### What is needed
Everything from the first line down to the line containing "Y_AXIS = V(0, 1, 0)" should be reproduced exactly; please include nothing else.
____________
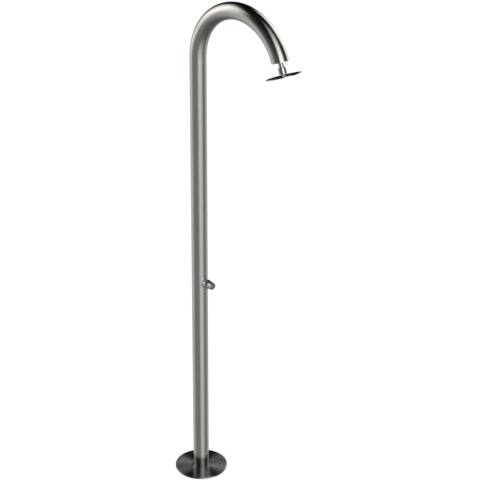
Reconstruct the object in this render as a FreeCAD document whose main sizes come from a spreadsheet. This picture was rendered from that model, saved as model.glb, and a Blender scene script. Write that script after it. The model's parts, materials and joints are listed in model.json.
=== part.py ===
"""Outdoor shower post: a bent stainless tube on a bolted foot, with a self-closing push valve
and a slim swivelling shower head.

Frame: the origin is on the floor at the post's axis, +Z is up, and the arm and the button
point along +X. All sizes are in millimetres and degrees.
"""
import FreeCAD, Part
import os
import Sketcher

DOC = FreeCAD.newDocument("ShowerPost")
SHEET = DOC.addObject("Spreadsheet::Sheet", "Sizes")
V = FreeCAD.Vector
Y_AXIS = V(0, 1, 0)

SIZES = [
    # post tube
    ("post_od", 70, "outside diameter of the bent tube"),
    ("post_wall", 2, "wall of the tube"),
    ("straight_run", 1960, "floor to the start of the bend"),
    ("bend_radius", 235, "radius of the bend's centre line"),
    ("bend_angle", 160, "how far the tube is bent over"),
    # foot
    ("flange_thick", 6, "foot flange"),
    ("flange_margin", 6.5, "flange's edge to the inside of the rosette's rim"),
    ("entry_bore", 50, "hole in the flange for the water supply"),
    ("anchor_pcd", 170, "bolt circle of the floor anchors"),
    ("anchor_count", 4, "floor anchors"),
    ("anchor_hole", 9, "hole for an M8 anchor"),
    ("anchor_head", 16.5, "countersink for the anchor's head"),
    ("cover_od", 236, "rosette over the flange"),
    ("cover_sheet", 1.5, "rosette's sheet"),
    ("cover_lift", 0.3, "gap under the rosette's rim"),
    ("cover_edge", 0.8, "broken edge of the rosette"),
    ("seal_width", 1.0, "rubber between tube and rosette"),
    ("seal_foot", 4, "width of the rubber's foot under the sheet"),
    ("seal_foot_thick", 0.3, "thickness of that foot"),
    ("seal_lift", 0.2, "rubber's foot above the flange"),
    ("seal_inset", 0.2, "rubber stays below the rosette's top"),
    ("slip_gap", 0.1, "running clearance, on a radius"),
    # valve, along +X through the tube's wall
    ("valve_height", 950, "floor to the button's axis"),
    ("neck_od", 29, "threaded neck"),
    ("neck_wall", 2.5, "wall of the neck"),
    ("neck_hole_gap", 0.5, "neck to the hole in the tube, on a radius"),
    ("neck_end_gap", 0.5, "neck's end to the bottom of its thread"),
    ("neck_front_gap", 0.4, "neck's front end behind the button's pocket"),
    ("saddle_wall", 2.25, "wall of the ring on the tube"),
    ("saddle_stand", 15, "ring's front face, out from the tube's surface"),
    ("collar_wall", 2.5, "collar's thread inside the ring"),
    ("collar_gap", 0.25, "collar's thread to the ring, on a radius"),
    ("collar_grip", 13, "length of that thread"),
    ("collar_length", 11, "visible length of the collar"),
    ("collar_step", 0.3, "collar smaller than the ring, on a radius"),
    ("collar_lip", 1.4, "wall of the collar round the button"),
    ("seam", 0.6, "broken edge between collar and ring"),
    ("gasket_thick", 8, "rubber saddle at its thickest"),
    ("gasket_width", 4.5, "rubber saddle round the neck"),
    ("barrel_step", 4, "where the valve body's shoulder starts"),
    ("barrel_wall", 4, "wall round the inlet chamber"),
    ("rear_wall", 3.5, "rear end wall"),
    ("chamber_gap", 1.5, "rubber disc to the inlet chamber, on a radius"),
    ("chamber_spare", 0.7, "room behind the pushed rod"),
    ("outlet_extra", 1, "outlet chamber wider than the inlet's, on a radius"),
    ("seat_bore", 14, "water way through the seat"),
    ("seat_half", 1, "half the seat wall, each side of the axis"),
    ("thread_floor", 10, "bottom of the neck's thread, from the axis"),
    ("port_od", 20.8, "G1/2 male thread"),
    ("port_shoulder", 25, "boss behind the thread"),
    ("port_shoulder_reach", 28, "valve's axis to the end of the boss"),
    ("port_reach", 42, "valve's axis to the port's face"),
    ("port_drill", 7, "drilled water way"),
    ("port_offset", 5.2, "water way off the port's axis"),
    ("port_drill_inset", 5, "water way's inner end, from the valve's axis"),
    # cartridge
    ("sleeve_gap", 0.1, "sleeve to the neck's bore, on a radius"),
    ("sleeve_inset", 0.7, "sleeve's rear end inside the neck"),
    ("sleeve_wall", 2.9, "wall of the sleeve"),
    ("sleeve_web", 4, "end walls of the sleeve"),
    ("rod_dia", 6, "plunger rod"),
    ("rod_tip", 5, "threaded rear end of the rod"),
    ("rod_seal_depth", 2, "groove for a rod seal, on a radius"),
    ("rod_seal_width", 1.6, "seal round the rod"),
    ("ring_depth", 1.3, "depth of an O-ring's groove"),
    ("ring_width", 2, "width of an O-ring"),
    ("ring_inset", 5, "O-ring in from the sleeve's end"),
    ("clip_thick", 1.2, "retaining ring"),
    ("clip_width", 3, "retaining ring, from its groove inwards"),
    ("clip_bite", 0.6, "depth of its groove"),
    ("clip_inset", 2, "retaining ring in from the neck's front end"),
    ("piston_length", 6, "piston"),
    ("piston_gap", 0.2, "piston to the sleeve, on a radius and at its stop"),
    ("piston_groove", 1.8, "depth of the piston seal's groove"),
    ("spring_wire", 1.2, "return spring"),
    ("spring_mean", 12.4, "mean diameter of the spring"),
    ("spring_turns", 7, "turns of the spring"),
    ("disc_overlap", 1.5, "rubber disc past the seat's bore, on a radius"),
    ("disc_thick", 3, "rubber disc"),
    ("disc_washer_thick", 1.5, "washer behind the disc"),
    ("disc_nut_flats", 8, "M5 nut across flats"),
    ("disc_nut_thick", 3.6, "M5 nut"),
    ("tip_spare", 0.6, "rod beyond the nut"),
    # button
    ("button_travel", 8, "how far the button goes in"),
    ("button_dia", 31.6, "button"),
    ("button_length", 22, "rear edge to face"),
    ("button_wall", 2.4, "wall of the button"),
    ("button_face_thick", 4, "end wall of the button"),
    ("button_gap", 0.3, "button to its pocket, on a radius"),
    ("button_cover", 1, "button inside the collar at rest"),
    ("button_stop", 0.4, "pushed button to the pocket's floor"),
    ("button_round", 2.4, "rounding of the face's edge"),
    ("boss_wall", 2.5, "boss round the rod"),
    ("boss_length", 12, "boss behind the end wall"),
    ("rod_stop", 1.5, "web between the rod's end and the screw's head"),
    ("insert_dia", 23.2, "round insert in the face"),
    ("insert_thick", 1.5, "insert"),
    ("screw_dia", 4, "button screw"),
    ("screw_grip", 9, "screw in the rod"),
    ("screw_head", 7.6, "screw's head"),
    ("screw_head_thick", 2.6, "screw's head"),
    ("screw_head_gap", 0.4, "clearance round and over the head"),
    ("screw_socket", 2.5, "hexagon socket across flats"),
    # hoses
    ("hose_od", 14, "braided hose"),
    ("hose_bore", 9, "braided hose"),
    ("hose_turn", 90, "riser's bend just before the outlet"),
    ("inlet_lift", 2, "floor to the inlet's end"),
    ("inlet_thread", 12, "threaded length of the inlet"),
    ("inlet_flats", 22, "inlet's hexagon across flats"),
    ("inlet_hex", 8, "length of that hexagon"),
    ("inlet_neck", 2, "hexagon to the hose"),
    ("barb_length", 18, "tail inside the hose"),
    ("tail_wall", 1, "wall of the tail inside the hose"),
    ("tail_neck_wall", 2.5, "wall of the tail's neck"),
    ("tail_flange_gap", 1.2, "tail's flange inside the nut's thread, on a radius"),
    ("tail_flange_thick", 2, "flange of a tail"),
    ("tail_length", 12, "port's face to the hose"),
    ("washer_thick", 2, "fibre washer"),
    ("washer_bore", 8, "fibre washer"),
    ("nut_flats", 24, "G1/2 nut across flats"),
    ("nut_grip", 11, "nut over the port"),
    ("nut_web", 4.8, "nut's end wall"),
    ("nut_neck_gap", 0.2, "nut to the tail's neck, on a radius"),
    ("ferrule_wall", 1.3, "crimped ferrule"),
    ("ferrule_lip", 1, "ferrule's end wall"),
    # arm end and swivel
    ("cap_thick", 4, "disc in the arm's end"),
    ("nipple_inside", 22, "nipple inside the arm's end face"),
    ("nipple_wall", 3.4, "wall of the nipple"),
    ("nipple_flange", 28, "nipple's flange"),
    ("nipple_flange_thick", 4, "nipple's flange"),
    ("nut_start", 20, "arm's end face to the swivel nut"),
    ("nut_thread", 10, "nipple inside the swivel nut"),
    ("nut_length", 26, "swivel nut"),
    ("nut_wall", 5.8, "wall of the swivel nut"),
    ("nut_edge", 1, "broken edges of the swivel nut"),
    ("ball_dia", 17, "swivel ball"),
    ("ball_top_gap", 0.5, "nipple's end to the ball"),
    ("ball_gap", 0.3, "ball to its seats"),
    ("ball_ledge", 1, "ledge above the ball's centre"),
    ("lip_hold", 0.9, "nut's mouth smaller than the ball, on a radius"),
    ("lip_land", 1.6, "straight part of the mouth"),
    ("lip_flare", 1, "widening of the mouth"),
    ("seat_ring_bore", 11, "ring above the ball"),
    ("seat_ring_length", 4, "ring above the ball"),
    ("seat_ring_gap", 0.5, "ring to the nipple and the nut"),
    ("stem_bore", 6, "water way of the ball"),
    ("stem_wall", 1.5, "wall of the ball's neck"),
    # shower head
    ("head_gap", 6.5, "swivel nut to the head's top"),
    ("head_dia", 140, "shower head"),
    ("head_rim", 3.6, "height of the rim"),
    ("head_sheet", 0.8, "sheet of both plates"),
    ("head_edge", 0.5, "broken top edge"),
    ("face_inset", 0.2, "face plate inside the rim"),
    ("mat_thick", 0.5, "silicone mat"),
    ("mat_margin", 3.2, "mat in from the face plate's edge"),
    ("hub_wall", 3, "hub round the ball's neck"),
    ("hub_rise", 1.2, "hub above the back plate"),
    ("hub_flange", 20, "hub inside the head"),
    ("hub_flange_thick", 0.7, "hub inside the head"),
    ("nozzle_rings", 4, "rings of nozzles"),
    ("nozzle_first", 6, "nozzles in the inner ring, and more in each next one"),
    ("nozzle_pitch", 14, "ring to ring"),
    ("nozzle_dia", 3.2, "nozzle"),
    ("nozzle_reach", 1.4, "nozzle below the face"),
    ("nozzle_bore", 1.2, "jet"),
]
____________
### Answer to the problem
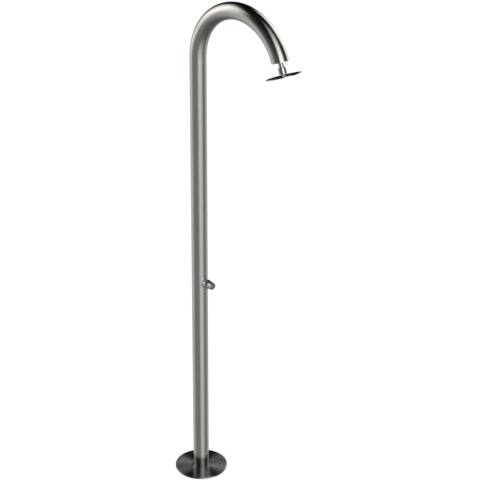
Reconstruct the object in this render as a FreeCAD document whose main sizes come from a spreadsheet. This picture was rendered from that model, saved as model.glb, and a Blender scene script. Write that script after it. The model's parts, materials and joints are listed in model.json.
=== part.py ===
"""Outdoor shower post: a bent stainless tube on a bolted foot, with a self-closing push valve
and a slim swivelling shower head.

Frame: the origin is on the floor at the post's axis, +Z is up, and the arm and the button
point along +X. All sizes are in millimetres and degrees.
"""
import FreeCAD, Part
import os
import Sketcher

DOC = FreeCAD.newDocument("ShowerPost")
SHEET = DOC.addObject("Spreadsheet::Sheet", "Sizes")
V = FreeCAD.Vector
Y_AXIS = V(0, 1, 0)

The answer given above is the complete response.